## Written task:
Repeat the material exactly, every line of it.
## BEGIN Collected data
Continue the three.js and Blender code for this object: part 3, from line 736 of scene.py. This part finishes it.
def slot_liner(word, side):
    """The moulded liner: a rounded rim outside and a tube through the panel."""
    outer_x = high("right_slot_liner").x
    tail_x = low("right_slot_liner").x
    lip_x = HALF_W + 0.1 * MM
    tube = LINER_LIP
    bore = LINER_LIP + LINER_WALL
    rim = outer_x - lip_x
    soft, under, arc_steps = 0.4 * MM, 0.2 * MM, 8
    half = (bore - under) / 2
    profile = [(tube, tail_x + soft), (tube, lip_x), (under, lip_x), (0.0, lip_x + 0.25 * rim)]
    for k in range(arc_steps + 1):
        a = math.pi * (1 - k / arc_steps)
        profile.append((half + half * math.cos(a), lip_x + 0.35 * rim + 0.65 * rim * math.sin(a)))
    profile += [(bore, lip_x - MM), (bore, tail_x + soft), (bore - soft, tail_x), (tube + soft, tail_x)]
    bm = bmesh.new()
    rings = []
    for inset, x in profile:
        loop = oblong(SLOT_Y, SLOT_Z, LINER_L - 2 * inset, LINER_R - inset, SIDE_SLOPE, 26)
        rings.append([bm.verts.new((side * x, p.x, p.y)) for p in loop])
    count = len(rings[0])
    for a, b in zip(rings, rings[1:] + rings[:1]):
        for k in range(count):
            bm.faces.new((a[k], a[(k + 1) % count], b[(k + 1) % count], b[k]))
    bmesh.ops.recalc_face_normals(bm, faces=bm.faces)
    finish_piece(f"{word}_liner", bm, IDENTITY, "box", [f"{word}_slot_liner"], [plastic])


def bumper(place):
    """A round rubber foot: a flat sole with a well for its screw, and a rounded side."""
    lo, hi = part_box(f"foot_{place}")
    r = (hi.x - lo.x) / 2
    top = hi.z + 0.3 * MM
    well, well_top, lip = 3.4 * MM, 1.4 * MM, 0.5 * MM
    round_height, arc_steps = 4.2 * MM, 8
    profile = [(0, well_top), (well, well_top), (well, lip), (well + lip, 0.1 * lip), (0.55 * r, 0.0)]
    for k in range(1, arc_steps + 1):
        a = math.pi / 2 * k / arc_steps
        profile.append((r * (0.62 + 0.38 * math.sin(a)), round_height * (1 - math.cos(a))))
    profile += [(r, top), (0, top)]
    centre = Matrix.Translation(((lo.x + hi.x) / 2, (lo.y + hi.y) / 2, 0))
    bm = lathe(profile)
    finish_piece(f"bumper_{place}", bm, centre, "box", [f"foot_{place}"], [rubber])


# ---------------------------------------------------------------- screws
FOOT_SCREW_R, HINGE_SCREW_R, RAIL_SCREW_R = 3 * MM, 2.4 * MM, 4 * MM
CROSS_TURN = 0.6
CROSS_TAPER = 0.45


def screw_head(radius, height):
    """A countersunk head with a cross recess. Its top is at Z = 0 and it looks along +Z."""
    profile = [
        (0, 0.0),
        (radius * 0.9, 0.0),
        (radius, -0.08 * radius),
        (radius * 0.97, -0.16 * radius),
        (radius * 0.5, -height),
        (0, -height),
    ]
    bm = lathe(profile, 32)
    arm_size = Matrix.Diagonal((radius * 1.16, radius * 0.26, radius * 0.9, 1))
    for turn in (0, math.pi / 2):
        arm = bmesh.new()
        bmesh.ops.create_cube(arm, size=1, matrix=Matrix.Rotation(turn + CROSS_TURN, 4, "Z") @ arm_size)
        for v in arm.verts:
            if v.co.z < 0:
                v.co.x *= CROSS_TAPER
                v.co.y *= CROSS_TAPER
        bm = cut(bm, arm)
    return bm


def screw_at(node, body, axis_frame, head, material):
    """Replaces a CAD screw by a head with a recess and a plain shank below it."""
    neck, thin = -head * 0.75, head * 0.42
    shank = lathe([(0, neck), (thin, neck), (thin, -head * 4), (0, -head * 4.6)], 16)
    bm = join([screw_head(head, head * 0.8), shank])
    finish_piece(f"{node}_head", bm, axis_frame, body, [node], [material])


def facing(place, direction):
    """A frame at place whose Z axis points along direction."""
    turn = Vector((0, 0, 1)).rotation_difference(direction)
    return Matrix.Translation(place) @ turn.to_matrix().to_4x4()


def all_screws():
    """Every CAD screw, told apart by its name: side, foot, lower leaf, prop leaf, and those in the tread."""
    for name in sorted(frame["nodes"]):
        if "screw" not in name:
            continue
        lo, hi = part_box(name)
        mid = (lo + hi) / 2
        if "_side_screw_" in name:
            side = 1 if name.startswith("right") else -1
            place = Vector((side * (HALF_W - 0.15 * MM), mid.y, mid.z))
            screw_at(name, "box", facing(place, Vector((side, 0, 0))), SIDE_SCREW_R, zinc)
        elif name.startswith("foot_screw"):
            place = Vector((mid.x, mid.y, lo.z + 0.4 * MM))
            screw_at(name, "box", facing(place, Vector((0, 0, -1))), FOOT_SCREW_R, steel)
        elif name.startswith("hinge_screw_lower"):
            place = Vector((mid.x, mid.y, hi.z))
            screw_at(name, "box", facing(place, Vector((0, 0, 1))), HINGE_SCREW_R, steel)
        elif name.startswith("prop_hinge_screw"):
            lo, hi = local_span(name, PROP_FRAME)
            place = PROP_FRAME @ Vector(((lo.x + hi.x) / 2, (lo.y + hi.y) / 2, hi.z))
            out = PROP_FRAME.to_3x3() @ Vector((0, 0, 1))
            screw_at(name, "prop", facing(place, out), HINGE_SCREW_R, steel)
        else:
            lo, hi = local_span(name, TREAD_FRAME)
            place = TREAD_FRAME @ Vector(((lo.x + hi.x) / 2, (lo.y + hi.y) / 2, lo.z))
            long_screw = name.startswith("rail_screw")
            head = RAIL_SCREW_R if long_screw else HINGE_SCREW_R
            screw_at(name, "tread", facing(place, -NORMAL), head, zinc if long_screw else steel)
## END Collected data
## Exercise solution:
Continue the three.js and Blender code for this object: part 3, from line 736 of scene.py. This part finishes it.
def slot_liner(word, side):
    """The moulded liner: a rounded rim outside and a tube through the panel."""
    outer_x = high("right_slot_liner").x
    tail_x = low("right_slot_liner").x
    lip_x = HALF_W + 0.1 * MM
    tube = LINER_LIP
    bore = LINER_LIP + LINER_WALL
    rim = outer_x - lip_x
    soft, under, arc_steps = 0.4 * MM, 0.2 * MM, 8
    half = (bore - under) / 2
    profile = [(tube, tail_x + soft), (tube, lip_x), (under, lip_x), (0.0, lip_x + 0.25 * rim)]
    for k in range(arc_steps + 1):
        a = math.pi * (1 - k / arc_steps)
        profile.append((half + half * math.cos(a), lip_x + 0.35 * rim + 0.65 * rim * math.sin(a)))
    profile += [(bore, lip_x - MM), (bore, tail_x + soft), (bore - soft, tail_x), (tube + soft, tail_x)]
    bm = bmesh.new()
    rings = []
    for inset, x in profile:
        loop = oblong(SLOT_Y, SLOT_Z, LINER_L - 2 * inset, LINER_R - inset, SIDE_SLOPE, 26)
        rings.append([bm.verts.new((side * x, p.x, p.y)) for p in loop])
    count = len(rings[0])
    for a, b in zip(rings, rings[1:] + rings[:1]):
        for k in range(count):
            bm.faces.new((a[k], a[(k + 1) % count], b[(k + 1) % count], b[k]))
    bmesh.ops.recalc_face_normals(bm, faces=bm.faces)
    finish_piece(f"{word}_liner", bm, IDENTITY, "box", [f"{word}_slot_liner"], [plastic])


def bumper(place):
    """A round rubber foot: a flat sole with a well for its screw, and a rounded side."""
    lo, hi = part_box(f"foot_{place}")
    r = (hi.x - lo.x) / 2
    top = hi.z + 0.3 * MM
    well, well_top, lip = 3.4 * MM, 1.4 * MM, 0.5 * MM
    round_height, arc_steps = 4.2 * MM, 8
    profile = [(0, well_top), (well, well_top), (well, lip), (well + lip, 0.1 * lip), (0.55 * r, 0.0)]
    for k in range(1, arc_steps + 1):
        a = math.pi / 2 * k / arc_steps
        profile.append((r * (0.62 + 0.38 * math.sin(a)), round_height * (1 - math.cos(a))))
    profile += [(r, top), (0, top)]
    centre = Matrix.Translation(((lo.x + hi.x) / 2, (lo.y + hi.y) / 2, 0))
    bm = lathe(profile)
    finish_piece(f"bumper_{place}", bm, centre, "box", [f"foot_{place}"], [rubber])


# ---------------------------------------------------------------- screws
FOOT_SCREW_R, HINGE_SCREW_R, RAIL_SCREW_R = 3 * MM, 2.4 * MM, 4 * MM
CROSS_TURN = 0.6
CROSS_TAPER = 0.45


def screw_head(radius, height):
    """A countersunk head with a cross recess. Its top is at Z = 0 and it looks along +Z."""
    profile = [
        (0, 0.0),
        (radius * 0.9, 0.0),
        (radius, -0.08 * radius),
        (radius * 0.97, -0.16 * radius),
        (radius * 0.5, -height),
        (0, -height),
    ]
    bm = lathe(profile, 32)
    arm_size = Matrix.Diagonal((radius * 1.16, radius * 0.26, radius * 0.9, 1))
    for turn in (0, math.pi / 2):
        arm = bmesh.new()
        bmesh.ops.create_cube(arm, size=1, matrix=Matrix.Rotation(turn + CROSS_TURN, 4, "Z") @ arm_size)
        for v in arm.verts:
            if v.co.z < 0:
                v.co.x *= CROSS_TAPER
                v.co.y *= CROSS_TAPER
        bm = cut(bm, arm)
    return bm


def screw_at(node, body, axis_frame, head, material):
    """Replaces a CAD screw by a head with a recess and a plain shank below it."""
    neck, thin = -head * 0.75, head * 0.42
    shank = lathe([(0, neck), (thin, neck), (thin, -head * 4), (0, -head * 4.6)], 16)
    bm = join([screw_head(head, head * 0.8), shank])
    finish_piece(f"{node}_head", bm, axis_frame, body, [node], [material])


def facing(place, direction):
    """A frame at place whose Z axis points along direction."""
    turn = Vector((0, 0, 1)).rotation_difference(direction)
    return Matrix.Translation(place) @ turn.to_matrix().to_4x4()


def all_screws():
    """Every CAD screw, told apart by its name: side, foot, lower leaf, prop leaf, and those in the tread."""
    for name in sorted(frame["nodes"]):
        if "screw" not in name:
            continue
        lo, hi = part_box(name)
        mid = (lo + hi) / 2
        if "_side_screw_" in name:
            side = 1 if name.startswith("right") else -1
            place = Vector((side * (HALF_W - 0.15 * MM), mid.y, mid.z))
            screw_at(name, "box", facing(place, Vector((side, 0, 0))), SIDE_SCREW_R, zinc)
        elif name.startswith("foot_screw"):
            place = Vector((mid.x, mid.y, lo.z + 0.4 * MM))
            screw_at(name, "box", facing(place, Vector((0, 0, -1))), FOOT_SCREW_R, steel)
        elif name.startswith("hinge_screw_lower"):
            place = Vector((mid.x, mid.y, hi.z))
            screw_at(name, "box", facing(place, Vector((0, 0, 1))), HINGE_SCREW_R, steel)
        elif name.startswith("prop_hinge_screw"):
            lo, hi = local_span(name, PROP_FRAME)
            place = PROP_FRAME @ Vector(((lo.x + hi.x) / 2, (lo.y + hi.y) / 2, hi.z))
            out = PROP_FRAME.to_3x3() @ Vector((0, 0, 1))
            screw_at(name, "prop", facing(place, out), HINGE_SCREW_R, steel)
        else:
            lo, hi = local_span(name, TREAD_FRAME)
            place = TREAD_FRAME @ Vector(((lo.x + hi.x) / 2, (lo.y + hi.y) / 2, lo.z))
            long_screw = name.startswith("rail_screw")
            head = RAIL_SCREW_R if long_screw else HINGE_SCREW_R
            screw_at(name, "tread", facing(place, -NORMAL), head, zinc if long_screw else steel)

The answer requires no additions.